The government’s irresponsibility has created generations of citizens who actually think that something can be had for nothing—that anything provided by the government is free. It is no longer a question of Do we have the money, but Do we borrow it from China or just print it? Those who are waiting for free stuff do not care how the government acquires the money as long as the free stuff keeps coming. To ensure that it does, they will go to the polls and vote for the party that promises to give them free tuition (including the forgiveness of past tuition debt), free child care, and paid family leave. As a consequence the national debt piles up and the prevalent attitude of our elected officials seems to be, We can’t fix this, so how about we just kick the can down the road again and leave it for someone else? That outlook, at least, represents a bit of common ground in our government today. No one wants to stop the gravy train. We have become a nation that believes that it can spend its way to out of debt and into prosperity. But nothing could be further from the truth. The reality is in fiscal year 2015 we paid $402.4 billion in interest alone on our debt.

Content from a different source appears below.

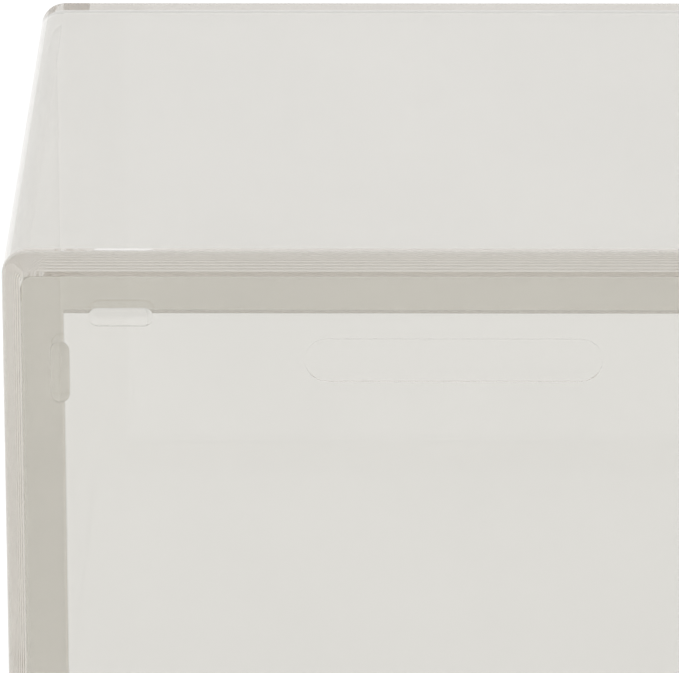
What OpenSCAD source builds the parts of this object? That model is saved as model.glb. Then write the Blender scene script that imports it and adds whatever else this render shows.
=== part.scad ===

Meanwhile, our younger generations have never heard of guns and butter and we see the selfish politics of Washington mirrored in their behavior. They immerse themselves in lifestyles their pocketbooks cannot afford and then kick the can down the road using credit cards. Deferral of gratification means nothing to them; they must have the new iPhone, BMW, house, and jumbo flat screen TV today. If the government can have guns and butter, so can they! Soon a cash flow that relies on borrowing from Peter to pay Paul results in debt and poor credit ratings, and they are up against the harsh reality of living beyond their means. Too bad for them they can’t print money in their basement or get China to bail them out.
Guns and butter isn’t a quaint concept, although you wouldn’t know it the way Obama has spent money, as if money is in never-ending supply. Unfortunately, we can only expect more of the same with a Clinton presidency. Prior to Bernie Sander’s departure from the race, Clinton and Sanders were locked in a dead heat concerning who could give away more stuff. And who was going to pay for all these freebies? As usual, the top 1%, as defined by Clinton as households earning more than $750,000. They will be footing over 75% of the new tax hikes, assuming they continue to churn along and do not flee the country.
What America needs now at the helm is a businessman instead of a lawyer. America needs someone in charge who understands how the supply chain works, that there is a cost associated with every process and every person who “touches” a product. We need a leader who will bring his business acumen to the fore, and run the country as an entity constrained by budgets and timelines. It won’t be easy and it won’t be quick, but at the very least we can begin the process by voting Mr. Trump into the Oval Office in November. If we don't, our financial disaster is all but assured.